* Exercise
All lines from the one with "seat, and the" through the one with "obj.parent = empty", and only those, are to be reproduced exactly, both ends included.

************

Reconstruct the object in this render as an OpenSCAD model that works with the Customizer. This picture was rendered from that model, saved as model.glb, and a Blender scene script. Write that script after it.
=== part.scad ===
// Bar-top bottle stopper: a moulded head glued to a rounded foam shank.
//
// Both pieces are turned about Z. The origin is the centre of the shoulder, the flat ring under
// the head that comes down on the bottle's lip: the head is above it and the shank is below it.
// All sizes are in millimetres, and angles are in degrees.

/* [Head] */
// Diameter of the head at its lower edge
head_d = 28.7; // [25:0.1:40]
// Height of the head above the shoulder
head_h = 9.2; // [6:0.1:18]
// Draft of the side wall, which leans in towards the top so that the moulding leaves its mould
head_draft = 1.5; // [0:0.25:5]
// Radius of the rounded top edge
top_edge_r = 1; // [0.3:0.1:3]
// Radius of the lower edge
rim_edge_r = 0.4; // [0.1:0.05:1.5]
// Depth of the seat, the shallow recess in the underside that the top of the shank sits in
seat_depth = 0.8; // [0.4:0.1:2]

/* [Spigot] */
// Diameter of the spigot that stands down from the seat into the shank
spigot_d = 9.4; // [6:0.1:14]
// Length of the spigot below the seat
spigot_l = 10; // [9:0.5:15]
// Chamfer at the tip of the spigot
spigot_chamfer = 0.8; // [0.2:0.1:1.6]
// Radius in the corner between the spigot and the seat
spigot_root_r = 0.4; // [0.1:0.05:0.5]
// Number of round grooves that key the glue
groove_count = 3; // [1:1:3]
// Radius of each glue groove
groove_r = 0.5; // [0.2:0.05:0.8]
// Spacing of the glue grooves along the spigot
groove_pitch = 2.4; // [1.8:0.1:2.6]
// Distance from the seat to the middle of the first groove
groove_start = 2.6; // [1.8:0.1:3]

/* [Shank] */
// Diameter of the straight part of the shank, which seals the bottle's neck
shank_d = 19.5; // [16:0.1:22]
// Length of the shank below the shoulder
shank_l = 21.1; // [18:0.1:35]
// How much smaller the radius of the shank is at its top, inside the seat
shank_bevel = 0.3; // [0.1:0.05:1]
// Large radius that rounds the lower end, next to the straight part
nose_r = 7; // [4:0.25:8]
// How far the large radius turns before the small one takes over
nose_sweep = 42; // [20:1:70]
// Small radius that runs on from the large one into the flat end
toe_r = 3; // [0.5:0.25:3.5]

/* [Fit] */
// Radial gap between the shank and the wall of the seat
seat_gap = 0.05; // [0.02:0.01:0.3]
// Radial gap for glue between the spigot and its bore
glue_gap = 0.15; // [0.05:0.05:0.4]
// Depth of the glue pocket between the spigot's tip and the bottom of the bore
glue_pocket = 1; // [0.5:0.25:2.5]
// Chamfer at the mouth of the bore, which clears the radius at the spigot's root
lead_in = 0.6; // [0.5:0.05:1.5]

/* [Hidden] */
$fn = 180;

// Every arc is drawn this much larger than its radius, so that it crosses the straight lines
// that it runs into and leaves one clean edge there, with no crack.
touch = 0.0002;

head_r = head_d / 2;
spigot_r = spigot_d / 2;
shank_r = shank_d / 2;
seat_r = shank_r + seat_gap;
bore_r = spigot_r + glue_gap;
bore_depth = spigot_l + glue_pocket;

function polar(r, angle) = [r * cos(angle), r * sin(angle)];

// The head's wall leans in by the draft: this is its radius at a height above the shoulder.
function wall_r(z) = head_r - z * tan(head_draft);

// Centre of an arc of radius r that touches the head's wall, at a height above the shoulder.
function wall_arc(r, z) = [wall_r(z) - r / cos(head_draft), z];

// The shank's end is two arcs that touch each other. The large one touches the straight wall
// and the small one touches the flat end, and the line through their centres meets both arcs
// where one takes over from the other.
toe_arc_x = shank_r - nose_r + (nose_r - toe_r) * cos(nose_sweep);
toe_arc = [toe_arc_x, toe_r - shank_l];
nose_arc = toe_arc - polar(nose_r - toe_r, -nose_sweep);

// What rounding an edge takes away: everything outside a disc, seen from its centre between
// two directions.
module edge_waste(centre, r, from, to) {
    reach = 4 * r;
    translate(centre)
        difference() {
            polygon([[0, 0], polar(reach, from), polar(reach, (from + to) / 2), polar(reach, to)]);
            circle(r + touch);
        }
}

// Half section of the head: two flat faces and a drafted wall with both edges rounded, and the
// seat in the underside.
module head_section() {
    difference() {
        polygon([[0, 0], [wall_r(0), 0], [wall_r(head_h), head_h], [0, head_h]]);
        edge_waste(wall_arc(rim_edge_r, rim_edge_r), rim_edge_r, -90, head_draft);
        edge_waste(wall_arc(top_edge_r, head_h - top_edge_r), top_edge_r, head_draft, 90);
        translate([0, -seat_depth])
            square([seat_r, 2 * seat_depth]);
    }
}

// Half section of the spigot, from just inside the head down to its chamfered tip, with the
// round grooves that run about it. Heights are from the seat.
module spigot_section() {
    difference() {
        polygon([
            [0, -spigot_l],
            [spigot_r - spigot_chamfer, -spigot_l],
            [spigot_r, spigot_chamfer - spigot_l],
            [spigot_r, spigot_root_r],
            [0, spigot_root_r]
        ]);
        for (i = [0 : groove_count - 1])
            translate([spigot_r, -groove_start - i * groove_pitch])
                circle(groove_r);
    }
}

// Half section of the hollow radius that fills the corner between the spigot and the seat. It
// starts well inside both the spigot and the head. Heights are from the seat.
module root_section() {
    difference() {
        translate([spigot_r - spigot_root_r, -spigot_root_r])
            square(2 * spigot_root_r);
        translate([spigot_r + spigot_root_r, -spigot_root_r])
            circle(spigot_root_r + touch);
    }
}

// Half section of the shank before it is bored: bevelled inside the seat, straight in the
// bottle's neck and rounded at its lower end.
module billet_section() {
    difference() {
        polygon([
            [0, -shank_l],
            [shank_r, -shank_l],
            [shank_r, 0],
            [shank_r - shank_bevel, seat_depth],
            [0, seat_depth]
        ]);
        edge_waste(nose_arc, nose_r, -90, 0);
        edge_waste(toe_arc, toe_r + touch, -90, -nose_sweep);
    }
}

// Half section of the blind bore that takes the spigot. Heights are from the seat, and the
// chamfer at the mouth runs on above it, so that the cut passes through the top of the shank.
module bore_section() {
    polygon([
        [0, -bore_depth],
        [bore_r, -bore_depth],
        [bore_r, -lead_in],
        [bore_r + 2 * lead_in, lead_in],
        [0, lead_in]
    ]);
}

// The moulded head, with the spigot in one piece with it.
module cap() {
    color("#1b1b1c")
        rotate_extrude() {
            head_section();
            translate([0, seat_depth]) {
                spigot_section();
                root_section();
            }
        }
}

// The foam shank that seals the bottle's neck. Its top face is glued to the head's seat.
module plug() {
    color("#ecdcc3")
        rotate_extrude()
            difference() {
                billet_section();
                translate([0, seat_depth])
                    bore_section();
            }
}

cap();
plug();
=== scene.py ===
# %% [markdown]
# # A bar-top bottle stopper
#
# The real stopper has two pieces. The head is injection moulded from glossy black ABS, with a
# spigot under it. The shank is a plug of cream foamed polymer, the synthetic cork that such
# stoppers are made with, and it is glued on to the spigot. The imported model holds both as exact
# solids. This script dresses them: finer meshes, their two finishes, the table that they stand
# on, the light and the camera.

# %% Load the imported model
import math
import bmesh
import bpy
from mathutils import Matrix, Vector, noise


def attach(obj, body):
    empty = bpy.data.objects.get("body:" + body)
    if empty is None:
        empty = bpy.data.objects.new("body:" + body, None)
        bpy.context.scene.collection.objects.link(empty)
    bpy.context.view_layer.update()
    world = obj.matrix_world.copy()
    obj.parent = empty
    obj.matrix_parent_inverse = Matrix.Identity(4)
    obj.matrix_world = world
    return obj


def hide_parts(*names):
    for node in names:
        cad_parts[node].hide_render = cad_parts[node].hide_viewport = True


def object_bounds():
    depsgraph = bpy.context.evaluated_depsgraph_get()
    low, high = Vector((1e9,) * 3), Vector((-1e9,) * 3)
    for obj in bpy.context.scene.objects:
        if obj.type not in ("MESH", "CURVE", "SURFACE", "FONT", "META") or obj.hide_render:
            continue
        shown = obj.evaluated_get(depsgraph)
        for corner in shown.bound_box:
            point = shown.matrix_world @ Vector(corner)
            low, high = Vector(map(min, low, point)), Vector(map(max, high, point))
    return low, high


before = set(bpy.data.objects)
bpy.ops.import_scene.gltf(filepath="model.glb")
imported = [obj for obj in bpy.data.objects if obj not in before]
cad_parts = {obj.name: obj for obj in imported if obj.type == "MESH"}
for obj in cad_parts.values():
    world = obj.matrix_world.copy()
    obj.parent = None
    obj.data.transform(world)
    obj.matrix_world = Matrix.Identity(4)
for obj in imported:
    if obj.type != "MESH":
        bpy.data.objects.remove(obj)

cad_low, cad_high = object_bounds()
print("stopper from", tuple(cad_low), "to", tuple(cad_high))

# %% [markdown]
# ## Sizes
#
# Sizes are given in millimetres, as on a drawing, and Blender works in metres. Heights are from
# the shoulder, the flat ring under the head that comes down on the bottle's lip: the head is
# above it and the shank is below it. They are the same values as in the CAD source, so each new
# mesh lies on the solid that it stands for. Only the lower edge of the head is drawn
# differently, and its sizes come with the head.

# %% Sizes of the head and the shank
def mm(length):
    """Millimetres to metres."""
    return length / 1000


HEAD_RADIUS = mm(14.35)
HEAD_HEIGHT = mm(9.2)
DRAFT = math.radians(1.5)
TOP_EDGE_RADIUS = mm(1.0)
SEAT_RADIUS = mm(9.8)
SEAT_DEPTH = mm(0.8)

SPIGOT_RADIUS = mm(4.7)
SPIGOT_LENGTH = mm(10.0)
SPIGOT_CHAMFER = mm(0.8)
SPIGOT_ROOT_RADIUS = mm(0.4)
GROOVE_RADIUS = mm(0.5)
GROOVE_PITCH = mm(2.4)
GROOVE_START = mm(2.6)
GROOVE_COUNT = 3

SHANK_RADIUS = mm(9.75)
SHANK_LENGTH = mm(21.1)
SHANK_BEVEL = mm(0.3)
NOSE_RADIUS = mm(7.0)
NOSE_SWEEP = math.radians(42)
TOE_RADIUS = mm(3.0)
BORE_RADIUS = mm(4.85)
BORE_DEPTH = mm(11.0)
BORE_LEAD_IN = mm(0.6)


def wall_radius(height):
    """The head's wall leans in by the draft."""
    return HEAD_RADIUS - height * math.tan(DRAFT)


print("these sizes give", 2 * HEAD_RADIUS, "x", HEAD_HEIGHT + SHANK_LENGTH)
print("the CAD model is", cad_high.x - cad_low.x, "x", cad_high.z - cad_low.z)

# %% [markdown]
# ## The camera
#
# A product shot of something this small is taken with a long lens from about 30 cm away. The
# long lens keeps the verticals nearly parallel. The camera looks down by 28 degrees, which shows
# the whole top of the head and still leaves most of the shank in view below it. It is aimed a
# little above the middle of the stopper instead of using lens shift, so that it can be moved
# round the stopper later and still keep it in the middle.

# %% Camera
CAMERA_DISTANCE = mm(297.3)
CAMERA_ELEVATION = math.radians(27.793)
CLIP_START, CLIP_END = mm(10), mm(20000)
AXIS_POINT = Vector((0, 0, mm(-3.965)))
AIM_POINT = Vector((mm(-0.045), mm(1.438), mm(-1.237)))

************

* Response to this exercise
// Half section of the blind bore that takes the spigot. Heights are from the seat, and the
// chamfer at the mouth runs on above it, so that the cut passes through the top of the shank.
module bore_section() {
    polygon([
        [0, -bore_depth],
        [bore_r, -bore_depth],
        [bore_r, -lead_in],
        [bore_r + 2 * lead_in, lead_in],
        [0, lead_in]
    ]);
}

// The moulded head, with the spigot in one piece with it.
module cap() {
    color("#1b1b1c")
        rotate_extrude() {
            head_section();
            translate([0, seat_depth]) {
                spigot_section();
                root_section();
            }
        }
}

// The foam shank that seals the bottle's neck. Its top face is glued to the head's seat.
module plug() {
    color("#ecdcc3")
        rotate_extrude()
            difference() {
                billet_section();
                translate([0, seat_depth])
                    bore_section();
            }
}

cap();
plug();
=== scene.py ===
# %% [markdown]
# # A bar-top bottle stopper
#
# The real stopper has two pieces. The head is injection moulded from glossy black ABS, with a
# spigot under it. The shank is a plug of cream foamed polymer, the synthetic cork that such
# stoppers are made with, and it is glued on to the spigot. The imported model holds both as exact
# solids. This script dresses them: finer meshes, their two finishes, the table that they stand
# on, the light and the camera.

# %% Load the imported model
import math
import bmesh
import bpy
from mathutils import Matrix, Vector, noise


def attach(obj, body):
    empty = bpy.data.objects.get("body:" + body)
    if empty is None:
        empty = bpy.data.objects.new("body:" + body, None)
        bpy.context.scene.collection.objects.link(empty)
    bpy.context.view_layer.update()
    world = obj.matrix_world.copy()
    obj.parent = empty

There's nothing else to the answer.